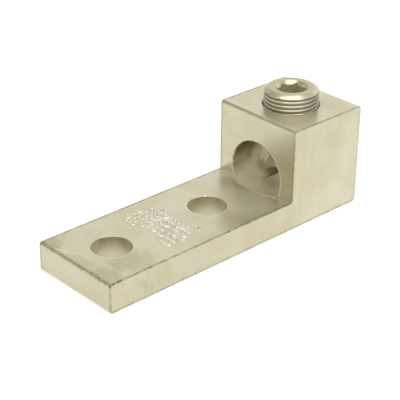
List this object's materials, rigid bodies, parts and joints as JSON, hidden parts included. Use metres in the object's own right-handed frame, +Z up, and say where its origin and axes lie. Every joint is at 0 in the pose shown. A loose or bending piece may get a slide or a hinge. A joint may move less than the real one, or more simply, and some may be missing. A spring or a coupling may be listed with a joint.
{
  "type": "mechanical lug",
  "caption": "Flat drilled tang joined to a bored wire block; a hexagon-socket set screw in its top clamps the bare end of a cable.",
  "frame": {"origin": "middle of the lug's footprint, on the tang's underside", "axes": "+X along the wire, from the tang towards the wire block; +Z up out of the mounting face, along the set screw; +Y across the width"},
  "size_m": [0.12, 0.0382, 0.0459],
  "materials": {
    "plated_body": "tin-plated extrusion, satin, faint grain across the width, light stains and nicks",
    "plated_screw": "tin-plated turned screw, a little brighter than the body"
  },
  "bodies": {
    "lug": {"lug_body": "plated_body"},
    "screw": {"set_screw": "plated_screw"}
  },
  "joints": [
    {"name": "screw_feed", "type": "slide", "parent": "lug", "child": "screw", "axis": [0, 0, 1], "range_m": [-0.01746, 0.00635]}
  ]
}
------------------------------------
Print the material once more, exactly.

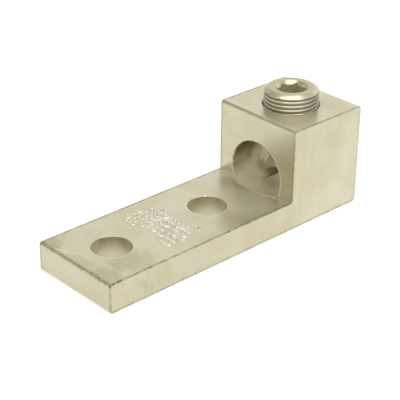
List this object's materials, rigid bodies, parts and joints as JSON, hidden parts included. Use metres in the object's own right-handed frame, +Z up, and say where its origin and axes lie. Every joint is at 0 in the pose shown. A loose or bending piece may get a slide or a hinge. A joint may move less than the real one, or more simply, and some may be missing. A spring or a coupling may be listed with a joint.
{
  "type": "mechanical lug",
  "caption": "Flat drilled tang joined to a bored wire block; a hexagon-socket set screw in its top clamps the bare end of a cable.",
  "frame": {"origin": "middle of the lug's footprint, on the tang's underside", "axes": "+X along the wire, from the tang towards the wire block; +Z up out of the mounting face, along the set screw; +Y across the width"},
  "size_m": [0.12, 0.0382, 0.0459],
  "materials": {
    "plated_body": "tin-plated extrusion, satin, faint grain across the width, light stains and nicks",
    "plated_screw": "tin-plated turned screw, a little brighter than the body"
  },
  "bodies": {
    "lug": {"lug_body": "plated_body"},
    "screw": {"set_screw": "plated_screw"}
  },
  "joints": [
    {"name": "screw_feed", "type": "slide", "parent": "lug", "child": "screw", "axis": [0, 0, 1], "range_m": [-0.01746, 0.00635]}
  ]
}